Furthermore, his helmet artwork was influenced massively by the colours and design of the rowing club. His son Damon Hill used the same colours on his helmet too.
Alfonso de Portago – Bobsleigh
Here we have another member of a royal family, this time a Spanish aristocrat. Clearly the royals had a lot of free time and money on their hands to compete in various sports at the highest level.
Alfonso de Portago by no means paid his way to the top however. He was a highly able-bodied and charismatic young man who excelled in numerous sports, including horse-riding and bobsleigh.
He helped form Spain’s first bobsledding team in 1956 for the Winter Olympics of that year. To everyone’s surprise Spain not only qualified for the event but came just 0.16 seconds away from a medal, claiming 4th place.
De Portago then raced for Ferrari in the 1956 and 1957 F1 seasons, managing a podium at the British Grand Prix of his debut campaign.
The Spaniard was tragically killed in the 1957 Mille Miglia in a crash which also took the lives of 9 spectators.

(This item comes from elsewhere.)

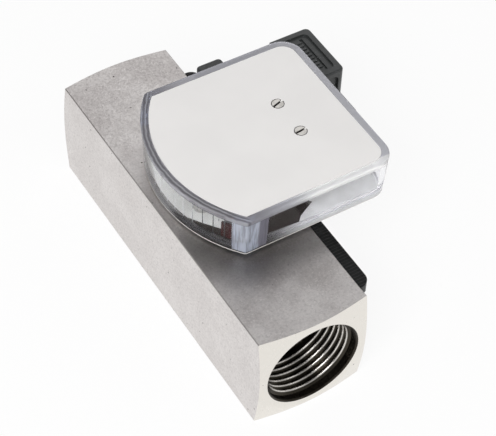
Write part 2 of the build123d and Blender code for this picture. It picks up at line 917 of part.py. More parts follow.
with BuildPart() as lid:
    with BuildSketch(Plane.XY.offset(housing_bottom)):
        add(housing_shape(housing_wall + slide_gap))
    extrude(amount=lid_thickness)
    with Locations(*[Location((x, y, housing_bottom), (180, 0, 0)) for x, y in lid_places]):
        CounterSinkHole(lid_screw_radius + slide_gap, lid_head_radius + running_gap, depth=lid_thickness)
save(lid, "housing_lid")

with BuildPart() as lid_screws:
    for x, y in lid_places:
        with BuildSketch(Plane(origin=(x, y, housing_bottom), x_dir=(1, 0, 0), z_dir=(0, -1, 0))):
            with BuildLine():
                Polyline(
                    (0, 0),
                    (lid_head_radius, 0),
                    (lid_screw_radius, lid_head_radius - lid_screw_radius),
                    (lid_screw_radius, lid_screw_length),
                    (0, lid_screw_length),
                    close=True,
                )
            make_face()
        revolve(axis=Axis((x, y, 0), (0, 0, 1)))
save(lid_screws, "lid_screws")

with BuildPart() as lock_screw:
    with BuildSketch(side_plane(housing_right, lock_y, lock_z)):
        Circle(lock_screw_radius)
    extrude(amount=rail_outer + free_gap - housing_right)
    with BuildSketch(side_plane(housing_right, lock_y, lock_z)):
        Circle(lock_head_radius)
    extrude(amount=-lock_head_height)
    with BuildSketch(side_plane(housing_right, lock_y, lock_z)):
        Rectangle(3 * lock_head_radius, slot_width)
    extrude(amount=-slot_depth, mode=Mode.SUBTRACT)
save(lock_screw, "lock_screw")

# Contact board across the slim part of the housing, with the reed switch lying against it

board_x = housing_left + slim_width - housing_wall - board_inset
board_y = housing_near + housing_wall + slide_gap
board_length = slim_length - 2 * (housing_wall + slide_gap)
reed_x = board_x - reed_radius - running_gap
reed_start = magnet_y + piston_travel - reed_length / 2
lead_start = reed_start - reed_lead_length
with BuildPart() as board:
    with BuildSketch(side_plane(board_x, board_y, 0)):
        Rectangle(board_length, board_height, align=(Align.MIN, Align.CENTER))
    extrude(amount=board_thickness)
save(board, "contact_board")

with BuildPart() as reed:
    with BuildSketch(Plane(origin=(reed_x, reed_start, 0), x_dir=(1, 0, 0), z_dir=(0, 1, 0))):
        Circle(reed_radius)
    extrude(amount=reed_length)
    fillet(reed.edges().filter_by(GeomType.CIRCLE), reed_radius - reed_lead_radius)
    with BuildSketch(Plane(origin=(reed_x, lead_start, 0), x_dir=(1, 0, 0), z_dir=(0, 1, 0))):
        Circle(reed_lead_radius)
    extrude(amount=reed_length + 2 * reed_lead_length)
save(reed, "reed_switch")

# Plug: gasket, blades, insert, moulded hood with grip, screw and cable gland

blade_start = socket_face - housing_wall - blade_root
with BuildPart() as blades:
    with BuildSketch(side_plane(blade_start, plug_y, plug_z)):
        with Locations(*blade_places):
            Rectangle(blade_width, blade_thickness)
    extrude(amount=plug_left + blade_reach - blade_start)
save(blades, "contact_blades")

gasket_length = plug_length - 2 * gasket_margin
gasket_height = plug_height - 2 * (plug_over + gasket_margin)
with BuildPart() as gasket:
    with BuildSketch(side_plane(socket_face, plug_y, plug_z)):
        RectangleRounded(gasket_length, gasket_height, plug_round)
        with Locations(*blade_places):
            Rectangle(blade_width + 2 * free_gap, blade_thickness + 2 * free_gap, mode=Mode.SUBTRACT)
        Circle(plug_screw_radius + free_gap, mode=Mode.SUBTRACT)
    extrude(amount=plug_gap)
save(gasket, "plug_gasket")

plug_right = plug_left + plug_width
insert_length = plug_length - 2 * plug_wall - 2 * slide_gap
insert_height = 2 * blade_place + blade_width
insert_round = plug_round / 2
with BuildPart() as insert:
    with BuildSketch(side_plane(plug_left, plug_y, plug_z)):
        RectangleRounded(insert_length, insert_height, insert_round)
        with Locations(*blade_places):
            Rectangle(blade_width + 2 * press_gap, blade_thickness + 2 * press_gap, mode=Mode.SUBTRACT)
        Circle(plug_screw_radius + slide_gap, mode=Mode.SUBTRACT)
    extrude(amount=insert_depth)
save(insert, "plug_insert")

recess_left = plug_left + recess_margin
recess_right = plug_right - recess_margin
recess_middle = (recess_left + recess_right) / 2
gland_x = plug_left + plug_width / 2
plug_bottom = plug_top - plug_height
with BuildPart() as hood:
    with BuildSketch(Plane.XY.offset(plug_bottom)):
        with Locations((plug_left, plug_near)):
            Rectangle(plug_width, plug_length, align=(Align.MIN, Align.MIN))
    extrude(amount=plug_height)
    fillet(hood.edges().filter_by(Axis.Z).group_by(Axis.X)[-1], plug_round)
    fillet(hood.faces().sort_by(Axis.X)[-1].edges().filter_by(Axis.Y), plug_edge_round)
    with BuildSketch(side_plane(plug_left, plug_y, plug_z)):
        RectangleRounded(plug_length - 2 * plug_wall, plug_height - 2 * plug_wall, insert_round + slide_gap)
    extrude(amount=plug_width - plug_wall, mode=Mode.SUBTRACT)
    with BuildSketch(Plane(origin=(recess_middle, plug_y, plug_top))):
        RectangleRounded(recess_right - recess_left, plug_length - 2 * recess_margin, recess_round)
    extrude(amount=-recess_depth, mode=Mode.SUBTRACT)
    with BuildSketch(Plane(origin=(recess_middle, plug_y, plug_top - recess_depth))):
        with GridLocations(grip_groove_spacing, 1, 2, 1):
            Rectangle(grip_groove_width, plug_length - 3 * recess_margin)
    extrude(amount=-grip_groove_depth, mode=Mode.SUBTRACT)
    with BuildSketch(Plane(origin=(recess_middle, plug_y, plug_top - recess_depth))):
        with GridLocations(1, grip_rib_pitch, 1, grip_rib_count):
            Rectangle(grip_groove_spacing - grip_groove_width, grip_rib_width)
    extrude(amount=grip_rib_height)
    with BuildSketch(Plane(origin=(recess_middle, plug_near, plug_z), x_dir=(1, 0, 0), z_dir=(0, -1, 0))):
        RectangleRounded(recess_right - recess_left, plug_height - 2 * recess_margin, recess_round)
    extrude(amount=-end_recess_depth, mode=Mode.SUBTRACT)
    with BuildSketch(side_plane(plug_right, plug_y, plug_z)):
        Circle(plug_screw_radius + slide_gap)
    extrude(amount=-plug_wall, mode=Mode.SUBTRACT)
    with BuildSketch(Plane(origin=(gland_x, plug_y, plug_bottom))):
        Circle(gland_stem_radius + running_gap)
    extrude(amount=plug_wall, mode=Mode.SUBTRACT)
save(hood, "plug_hood")

with BuildPart() as plug_screw:
    with BuildSketch(side_plane(plug_right, plug_y, plug_z)):
        Circle(plug_head_radius)
    extrude(amount=plug_head_height)
    chamfer(plug_screw.faces().sort_by(Axis.X)[-1].edges(), edge_break)
    with BuildSketch(side_plane(plug_right, plug_y, plug_z)):
        Circle(plug_screw_radius)
    extrude(amount=socket_face - housing_wall - plug_right)
    with BuildSketch(side_plane(plug_right + plug_head_height, plug_y, plug_z)):
        Rectangle(3 * plug_head_radius, slot_width)
    extrude(amount=-slot_depth, mode=Mode.SUBTRACT)
save(plug_screw, "plug_screw")

gland_bottom = plug_bottom - gland_nut_length
gland_seal_z = gland_bottom + gland_lip
with BuildPart() as gland:
    with BuildSketch(Plane(origin=(gland_x, plug_y, gland_bottom))):
        RegularPolygon(gland_nut_across_flats / 2, 6, major_radius=False)
    extrude(amount=gland_nut_length)
    with BuildSketch(Plane(origin=(gland_x, plug_y, plug_bottom))):
        Circle(gland_stem_radius)
    extrude(amount=gland_stem_length)
    with BuildSketch(Plane(origin=(gland_x, plug_y, gland_bottom))):
        Circle(cable_hole_radius)
    extrude(amount=gland_nut_length + gland_stem_length, mode=Mode.SUBTRACT)
    with BuildSketch(Plane(origin=(gland_x, plug_y, gland_seal_z))):
        Circle(gland_seal_radius)
    extrude(amount=gland_nut_length + gland_stem_length, mode=Mode.SUBTRACT)
save(gland, "gland_nut")

with BuildPart() as seal:
    with BuildSketch(Plane(origin=(gland_x, plug_y, gland_seal_z))):
        Circle(gland_seal_radius - press_gap)
        Circle(cable_hole_radius, mode=Mode.SUBTRACT)
    extrude(amount=gland_seal_length)
save(seal, "gland_seal")
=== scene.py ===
"""Looks of a variable area flow meter: finishes, pipe threads, spring, dial sheet and marks, studio and camera."""

import json
import logging
import math
from dataclasses import dataclass, field
from enum import Enum
from functools import cached_property
from typing import Union

import bmesh
import bpy
from mathutils import Matrix, Vector

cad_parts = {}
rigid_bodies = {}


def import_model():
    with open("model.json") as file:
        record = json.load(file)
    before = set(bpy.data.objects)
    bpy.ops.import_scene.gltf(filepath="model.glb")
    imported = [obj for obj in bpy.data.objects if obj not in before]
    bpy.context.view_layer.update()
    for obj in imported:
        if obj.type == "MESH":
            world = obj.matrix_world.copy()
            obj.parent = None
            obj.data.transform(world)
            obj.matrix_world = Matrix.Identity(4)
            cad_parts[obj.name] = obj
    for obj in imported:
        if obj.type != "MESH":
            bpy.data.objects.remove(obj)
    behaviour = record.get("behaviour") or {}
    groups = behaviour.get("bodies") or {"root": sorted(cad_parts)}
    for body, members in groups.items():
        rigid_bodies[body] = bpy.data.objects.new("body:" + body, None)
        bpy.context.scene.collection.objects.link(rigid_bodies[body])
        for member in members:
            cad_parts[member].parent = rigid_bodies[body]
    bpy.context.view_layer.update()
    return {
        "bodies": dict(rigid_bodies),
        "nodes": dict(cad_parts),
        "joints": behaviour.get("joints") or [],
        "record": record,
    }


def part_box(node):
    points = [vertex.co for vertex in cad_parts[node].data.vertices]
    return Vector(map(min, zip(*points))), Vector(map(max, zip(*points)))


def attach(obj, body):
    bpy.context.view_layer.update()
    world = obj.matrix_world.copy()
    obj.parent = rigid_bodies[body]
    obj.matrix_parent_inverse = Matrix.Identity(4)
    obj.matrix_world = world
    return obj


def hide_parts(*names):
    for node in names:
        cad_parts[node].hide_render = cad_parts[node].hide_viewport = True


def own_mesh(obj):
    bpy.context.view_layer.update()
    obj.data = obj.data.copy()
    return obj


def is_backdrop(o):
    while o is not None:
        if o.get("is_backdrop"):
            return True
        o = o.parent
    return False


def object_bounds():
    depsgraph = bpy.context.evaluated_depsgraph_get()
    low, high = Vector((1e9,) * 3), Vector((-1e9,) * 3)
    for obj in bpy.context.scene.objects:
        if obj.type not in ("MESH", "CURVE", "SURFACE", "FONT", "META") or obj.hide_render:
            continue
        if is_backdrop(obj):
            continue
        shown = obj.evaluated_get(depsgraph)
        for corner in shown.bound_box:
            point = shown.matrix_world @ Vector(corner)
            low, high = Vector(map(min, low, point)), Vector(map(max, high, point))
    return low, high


log = logging.getLogger("flow_meter")

Colour = tuple[float, float, float]
Place = tuple[float, float, float]
Point = tuple[float, float]
Socket = bpy.types.NodeSocket
Source = Union[Socket, Colour, float]

MM = 0.001


class Flow(Enum):
    """Which way a port is cut, as the sign of the flow axis that leads into the block."""

    INLET = 1
    OUTLET = -1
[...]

They were lining the side of the road when Alfonso’s tyre blew at 150 miles per hour.
Alexander Wurz – BMX
Alexander Wurz drove for various competitive teams in his Formula 1 portfolio, achieving 3 podiums for Benetton, McLaren and Williams. He also won the 24 Hours of Le Mans in 1996 and 2009, so you can clearly tell that the Austrian driver was a highly skilled sportsman.
Even back when he was still a little kid, Wurz was a serious competitor. He was a talented cyclist and won the World BMX Championship at a mere 12 years of age!
During his 5-year hiatus from F1 after the 2000 season, Wurz along with a friend co-founded a cycling team (Rainer-Wurz.com), which was sponsored by McLaren and won several World Cups.